- Eat a meatless meal once a week. Raising animals for meat requires land for grazing, water, and movement for the animals; electricity, and processing, which creates waste.
- If you are thinking of getting a pet, adopt one instead of buying one at a pet store. Pet overpopulation is a big problem.
- Love a frog: many species are becoming extinct or rare: see if your school will do a 'Virtual Dissection' instead of working on the real thing. http://curiosity.discovery.com/question/frogs-danger-becoming-extinct
- The circus has to transport its animals over many miles in uncomfortable train cars to their shows: boycott the circus in protest over treatment of possibly endangered animals.
- Check to see which companies practice cruelty-free testing and buy only from them. http://www.peta.org/living/beauty/beauty-without-bunnies/
- Don't over-charge your phone battery. Charge it for a few minutes twice a day instead. When batteries get over-charged, like when you leave it on the charger all night long, they wear out faster. Then you will need to discard the old one and buy a new one, adding to the electronic pollution in our landfills.
- Use reusable bags when you shop, or tell your cashier you don't need a bag
- Inflate your tires properly. Underinflated tires mean your car uses more gas.
- Walk somewhere instead of taking the car.
- Use reusable water bottles* but if you must use plastic, recycle it when you're done with it.
- You can get most things around your house clean by using baking soda or vinegar, avoiding harsh chemicals that then wind up in our water and land, and which can also wreak havoc with your skin and lungs. Google the ingredients in a cleaner you usually use and see what I mean.
- Use your public library instead of buying a book or magazine, only to discard it later on.
- Go outside and enjoy the fresh air, instead of buying something to amuse yourself.
- Make food items at home, saving the packaging and energy it takes to have them made in a restaurant or fast-food place (and likely giving you something healthier to eat). Wrappings and boxes with food bits or grease on them are not recyclable.
- Remember why you should eat organic: you don't want to eat the pesticides used--and they're not good for our water or land, either.
- If you have items still in good condition, donate them somewhere instead of throwing them in the garbage.
- Be not only a donor, but a buyer, of used items.
- Don't smoke, but if you do, be sure you put out your cigarettes completely so you don't start a fire.
- Plus, cigarette filters do not degrade quickly-it's estimated they take between 1 and 12 years to decompose.
- When you camp, douse out your campfire. Humans are responsible for starting 90% of all wildfires.
- Pull weeds instead of spraying them with weed killing chemicals, which then can wind up in our water supply. Another alternate is pouring boiling water over the weeds.
- Unplug things that run on electricity: many items (like computers) require electricity even when they're 'off.'
- Clean off the lint filter in your dryer: If it's full it may use 30% more energy to run the dryer, or if extremely full, can cause a dryer fire.

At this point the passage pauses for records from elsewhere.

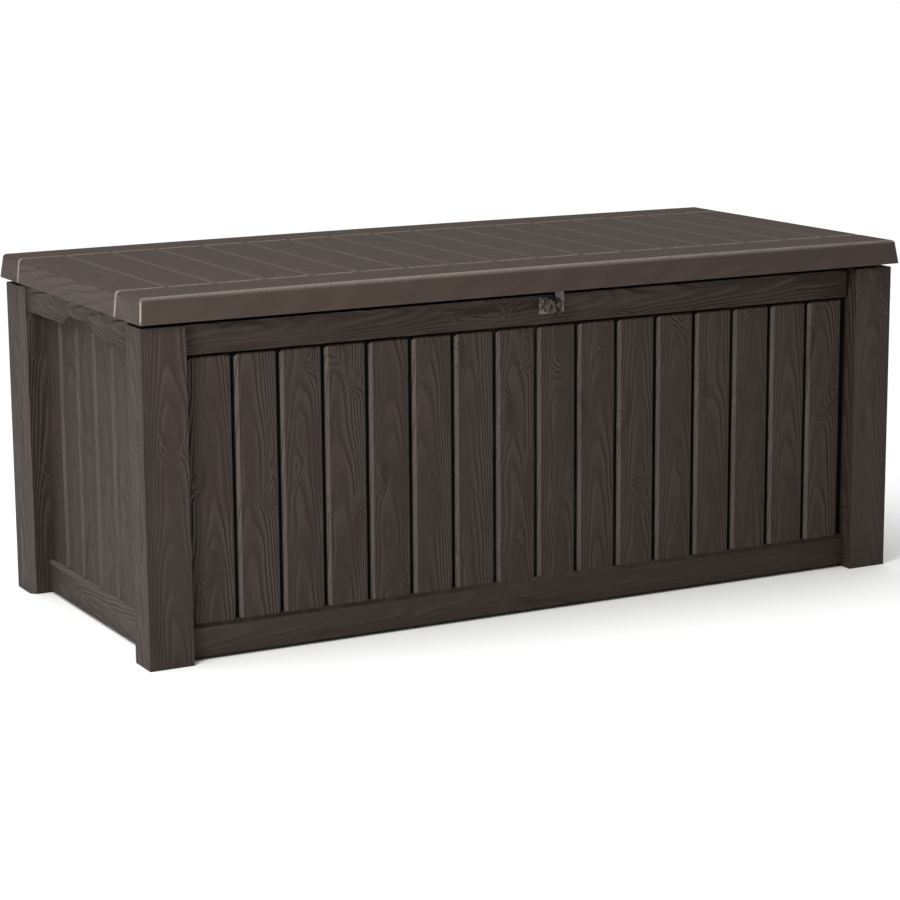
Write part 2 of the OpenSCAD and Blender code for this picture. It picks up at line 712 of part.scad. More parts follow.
// An eye round the X axis at distance l along the strut, with a bore for a pin
module strut_end(l, bore) {
    difference() {
        union() {
            bar_x(-eye_t / 2, eye_t / 2, [l, 0], eye_r);
            children();
        }
        bar_x(-eye_t, eye_t, [l, 0], bore);
    }
}

// A round bar along the strut from l0 to l1
module along(l0, l1, r) { translate([0, l0, 0]) rotate([-90, 0, 0]) cylinder(r = r, h = l1 - l0); }

module strut_socket(s) {
    color("#222222") on_strut(s) strut_end(0, strut_pin_r + fit) along(eye_r - 2, end_len, neck_r);
}

module strut_cylinder(s) {
    color("#1c1c1e") on_strut(s) difference() {
        along(end_len, foot_len, cylinder_r);
        along(end_len + 2, foot_len + 1, rod_r + fit);
    }
}

module strut_rod(s) {
    color("#c8c8cc") on_strut(s) along(end_len + 16, strut_l - end_len, rod_r);
}

module strut_eye(s) {
    color("#222222") on_strut(s) strut_end(strut_l, strut_pin_r) along(strut_l - end_len, strut_l - eye_r + 2, neck_r);
}

// The pin that is fixed in the rod's eye and runs in the lid bracket's slot
module strut_pin(s) {
    inner = eye_t / 2 + plate_t + 2 * gap;
    color("silver") on_strut(s) flip_x(-s) {
        bar_x(-eye_t / 2, inner, [strut_l, 0], strut_pin_r);
        bar_x(inner, inner + 2, [strut_l, 0], slot_half + 1.5);
    }
}

module lower_bracket(s) {
    flip_x(s) color("#8d8681") difference() {
        union() {
            block([wall_x - plate_t, foot[0] - foot_w / 2, foot[1] - foot_h / 2],
                [wall_x, foot[0] + foot_w / 2, foot[1] + foot_h / 2]);
            bar_x(strut_x + eye_t / 2 + gap, wall_x - 1, foot, strut_pin_r + 3);
            bar_x(strut_x - eye_t / 2 - gap, wall_x - 1, foot, strut_pin_r);
            bar_x(strut_x - eye_t / 2 - gap - 1.5, strut_x - eye_t / 2 - gap, foot, strut_pin_r + 2);
        }
        flip_x(s) strut_bracket_screws_at(s, grow = fit);
    }
}

module upper_bracket(s) {
    x1 = strut_x - eye_t / 2 - gap;
    x0 = x1 - plate_t;
    top = liner_z - gap;
    flip_x(s) color("#8d8681") difference() {
        union() {
            slab_x(x0, x1) difference() {
                block2([head[0] - 12, head[1] - 10], [slot_end[0] + 12, top]);
                slot_outline();
            }
            block([x0 - 26, head[0] - 12, top - plate_t], [x1, slot_end[0] + 12, top]);
        }
        flip_x(s) strut_upper_screws_at(s, grow = fit);
    }
}

// The slot that takes up the pin's wander between the two ends of the lid's travel
module slot_outline() {
    way = slot_end - head;
    turn = atan2(way[1], way[0]);
    polygon(concat([for (a = [-90 : 15 : 90]) slot_end + slot_half * [cos(turn + a), sin(turn + a)]],
        [for (a = [90 : 15 : 270]) head + slot_half * [cos(turn + a), sin(turn + a)]]));
}

module strut_bracket_screws_at(s, grow = 0) {
    for (k = [-1, 1])
        screw([s * (wall_x - plate_t), foot[0] + k * 15, foot[1]], [0, -90 * s, 0], grow, short_screw_l);
}

module strut_upper_screws_at(s, grow = 0) {
    for (k = [0, 1]) screw([s * (strut_x - eye_t / 2 - 19), head[0] - 5 + k * 23, liner_z - gap - plate_t],
        [180, 0, 0], grow);
}

module strut_bracket_screws() { color("silver") for (s = [-1, 1]) strut_bracket_screws_at(s); }
module strut_lower_bracket_left() { lower_bracket(-1); }
module strut_lower_bracket_right() { lower_bracket(1); }
module strut_upper_bracket_left() { upper_bracket(-1); }
module strut_upper_bracket_right() { upper_bracket(1); }

front_panel();
back_panel();
left_side_panel();
right_side_panel();
floor_panel_left();
floor_panel_right();
left_grip_rail();
right_grip_rail();
front_strip_left();
front_strip_right();
back_strip_left();
back_strip_right();
panel_screws();
hinge_body_leaf_left();
hinge_body_leaf_middle();
hinge_body_leaf_right();
hinge_pin_left();
hinge_pin_middle();
hinge_pin_right();
hinge_body_screws();
hasp_wall_bracket();
hasp_wall_screws();
strut_lower_bracket_left();
strut_lower_bracket_right();
strut_bracket_screws();
lid_top_shell();
lid_inner_panel();
lid_stiffener_front();
lid_stiffener_rear();
lid_screws();
hinge_lid_leaf_left();
hinge_lid_leaf_middle();
hinge_lid_leaf_right();
hinge_lid_screws();
hasp_lid_bracket();
hasp_lid_screws();
strut_upper_bracket_left();
strut_upper_bracket_right();
strut_cylinder(-1);  // strut_cylinder_left
strut_cylinder(1);  // strut_cylinder_right
strut_socket(-1);  // strut_socket_left
strut_socket(1);  // strut_socket_right
strut_rod(-1);  // strut_rod_left
strut_rod(1);  // strut_rod_right
strut_eye(-1);  // strut_eye_left
strut_eye(1);  // strut_eye_right
strut_pin(-1);  // strut_pin_left
strut_pin(1);  // strut_pin_right
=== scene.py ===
import bmesh
import bpy
import json
import math
import numpy as np
from mathutils import Matrix, Vector

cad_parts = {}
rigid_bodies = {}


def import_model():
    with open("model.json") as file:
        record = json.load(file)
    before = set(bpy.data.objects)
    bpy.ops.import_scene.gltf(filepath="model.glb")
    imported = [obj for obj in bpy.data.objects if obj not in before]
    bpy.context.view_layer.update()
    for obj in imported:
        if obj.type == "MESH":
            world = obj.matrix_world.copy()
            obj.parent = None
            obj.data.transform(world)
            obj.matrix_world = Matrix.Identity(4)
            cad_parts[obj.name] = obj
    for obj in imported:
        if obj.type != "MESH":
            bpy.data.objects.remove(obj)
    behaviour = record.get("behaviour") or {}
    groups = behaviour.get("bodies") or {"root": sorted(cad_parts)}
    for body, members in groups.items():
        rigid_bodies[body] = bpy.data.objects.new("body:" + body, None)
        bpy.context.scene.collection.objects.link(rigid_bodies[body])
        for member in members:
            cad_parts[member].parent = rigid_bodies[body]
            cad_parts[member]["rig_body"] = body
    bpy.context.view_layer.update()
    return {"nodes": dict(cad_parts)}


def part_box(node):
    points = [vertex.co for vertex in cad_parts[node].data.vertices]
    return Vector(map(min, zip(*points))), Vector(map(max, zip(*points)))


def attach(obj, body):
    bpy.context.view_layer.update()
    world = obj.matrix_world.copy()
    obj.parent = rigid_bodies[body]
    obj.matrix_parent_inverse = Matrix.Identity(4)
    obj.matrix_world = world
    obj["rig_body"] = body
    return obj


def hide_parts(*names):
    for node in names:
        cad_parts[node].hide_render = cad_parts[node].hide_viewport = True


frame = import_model()
cadNodes = frame["nodes"]
print("frame loaded:", len(cadNodes), "nodes")


def bodyOf(node):
    return cadNodes[node]["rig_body"]


# ---- node trees and colours ----

def addNode(tree, kind, inputs=(), **settings):
    # inputs fills the sockets in order, or by name from a dictionary; a node stands for its first output
    node = tree.nodes.new(kind)
    for key, value in settings.items():
        setattr(node, key, value)
    for key, value in (inputs.items() if isinstance(inputs, dict) else enumerate(inputs)):
        if isinstance(value, bpy.types.Node):
            value = value.outputs[0]
        if isinstance(value, bpy.types.NodeSocket):
            tree.links.new(value, node.inputs[key])
        else:
            node.inputs[key].default_value = value
    return node


def linearColour(hexText):
    parts = [int(hexText[i:i + 2], 16) / 255 for i in (1, 3, 5)]
    return [c / 12.92 if c <= 0.04045 else ((c + 0.055) / 1.055) ** 2.4 for c in parts] + [1.0]


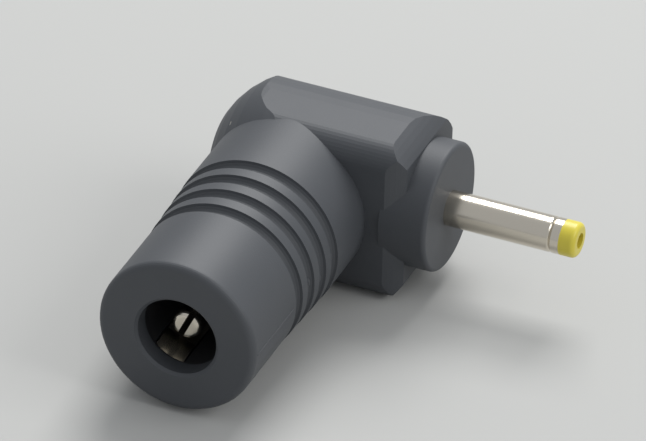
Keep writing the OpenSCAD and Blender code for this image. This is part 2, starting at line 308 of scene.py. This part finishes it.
# %% Floor
bpy.ops.object.select_all(action="DESELECT")
bpy.ops.mesh.primitive_plane_add(size=4, location=(0, 0, floor_z))
paper = bpy.context.object
paper.name = "paper"
paper_material = bpy.data.materials.new("paper")
paper_material.use_nodes = True
paper_shader = paper_material.node_tree.nodes["Principled BSDF"]
paper_shader.inputs["Base Color"].default_value = (0.47, 0.47, 0.455, 1)
paper_shader.inputs["Roughness"].default_value = 0.9
paper.data.materials.append(paper_material)
paper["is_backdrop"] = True
print("paper at z =", round(floor_z / MM, 2), "mm")

# %% Lights
world = bpy.data.worlds.new("room")
bpy.context.scene.world = world
world.use_nodes = True
room = world.node_tree.nodes["Background"]
room.inputs["Color"].default_value = (0.93, 0.96, 1, 1)
room.inputs["Strength"].default_value = 0.55


def add_light(name, place, size, power):
    light = bpy.data.lights.new(name, "AREA")
    light.size = size
    light.energy = power
    lamp = bpy.data.objects.new(name, light)
    lamp.location = place
    lamp.rotation_mode = "QUATERNION"
    lamp.rotation_quaternion = (-Vector(place)).to_track_quat("-Z", "Y")
    bpy.context.scene.collection.objects.link(lamp)
    return lamp


window = add_light("window", (-0.05, 0.32, 0.4), 0.3, 2.4)
side_light = add_light("side", (0.4, 0.0, 0.3), 0.3, 0.8)
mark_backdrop(window, side_light)
print("lights:", window.name, side_light.name)

# %% Camera
LENS = 501.8                            # very long, so parallels stay parallel
CAMERA_PLACE = (0.18607, -0.47288, 0.33781)
CAMERA_TURN = (56.268, -1.301, 23.316)  # degrees about X, Y and Z
camera_data = bpy.data.cameras.new("camera")
camera_data.sensor_width = 36
camera_data.lens = LENS
camera_data.clip_start = 0.01
camera_data.clip_end = 10
camera = bpy.data.objects.new("camera", camera_data)
camera.location = CAMERA_PLACE
camera.rotation_euler = [math.radians(turn) for turn in CAMERA_TURN]
bpy.context.scene.collection.objects.link(camera)
bpy.context.scene.camera = camera
bpy.context.scene.view_settings.view_transform = "Standard"
print("camera is", round(camera.location.length, 3), "m away")

# %% [markdown]
# ## Size kept for comparison
# The finish must not change the object's size, so its box is written down as
# loaded and as finished.

# %% Finish
bounds_at_end = [list(corner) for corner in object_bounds()]
growth = [[round((b - a) / MM, 3) for a, b in zip(*corners)]
          for corners in zip(bounds_at_load, bounds_at_end)]
print("corners moved by mm:", growth)
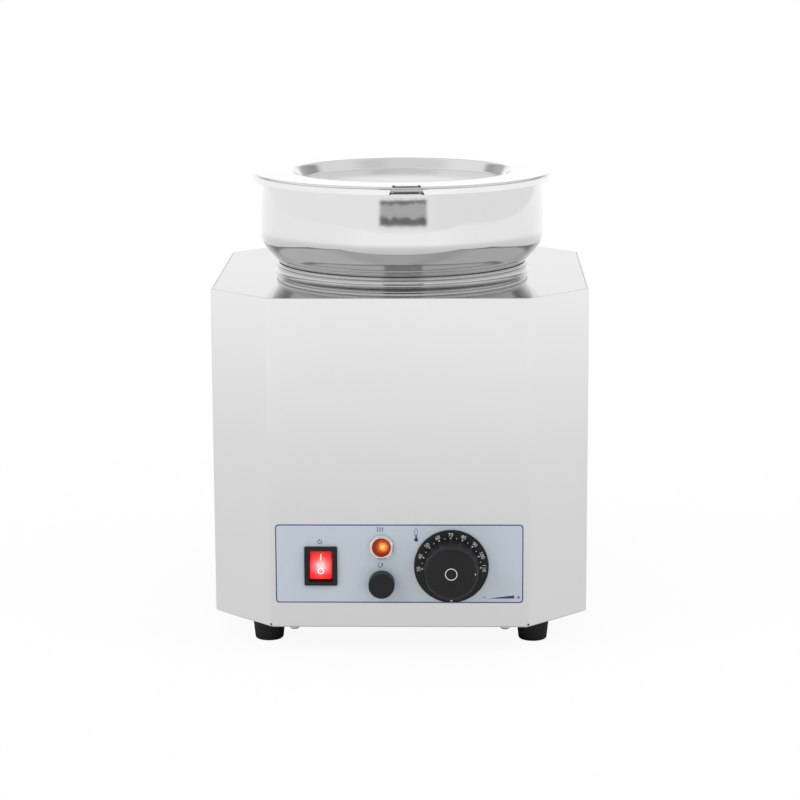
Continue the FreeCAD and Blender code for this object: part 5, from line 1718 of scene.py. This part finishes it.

- Did you know you could turn down the temperature on your water heater? You can, and if you set it at about 127 degrees, it will be hot enough but not too hot, which uses more energy.
- Turn your furnace temperature down just a couple of degrees and save energy.
- Instead of using the drive-through and having your car idle while you wait, park and go in to the business.
- Eat ice cream in a cone: No silverware or dish to wash, saving energy and avoiding soap in the water supply (probably the most enjoyable way to avoid water pollution that I ever heard of).
- Dry clothes outside. An added plus: The sunshine will brighten colors.
- Think before you buy: do you really need the item?
In the United States, we throw out about $80 Billion in copper, gold, silver, palladium, and platinum. How? By tossing out unwanted cellphones. Recycle them!!!!
Conservative use of materials or recycling, is not a new concept:
- Ancient civilizations used to melt down metals and re-use them for other items including coins.
- As recently as the 1960s, milk was delivered or sold in stores packaged in glass bottles. The glass bottles were then sanitized and re-used many times over. The same held true for soda: it came in glass bottles, and you paid a deposit in addition to the price of the soda. You got the deposit back when you returned the bottles to the store.
*Plastic in any form is estimated to take 500 years to disintegrate. It takes 1.5 billion barrels of oil every year to produce the plastic we use, and more oil to transport the plastic items around the world.
- In World War I and II, drives were held where people contributed any metals they had so that the government could use the metal to build battleships. This was considered very patriotic.
- Landfills didn't appear until the 1940s and 1950s. As we have seen, they filled up much faster than anticipated with 'disposable' containers made of plastics and other materials that don't disintegrate.
Do you ever notice the 'Adopt a Highway' signs along the road? This means a group of people has agreed to clear the trash from that section of highway for 2 years. If you are interested, visit the Minnesota Dept of Transportation for details:
You can always simply take a bag with you and clean up some area of your neighborhood--or just your own yard.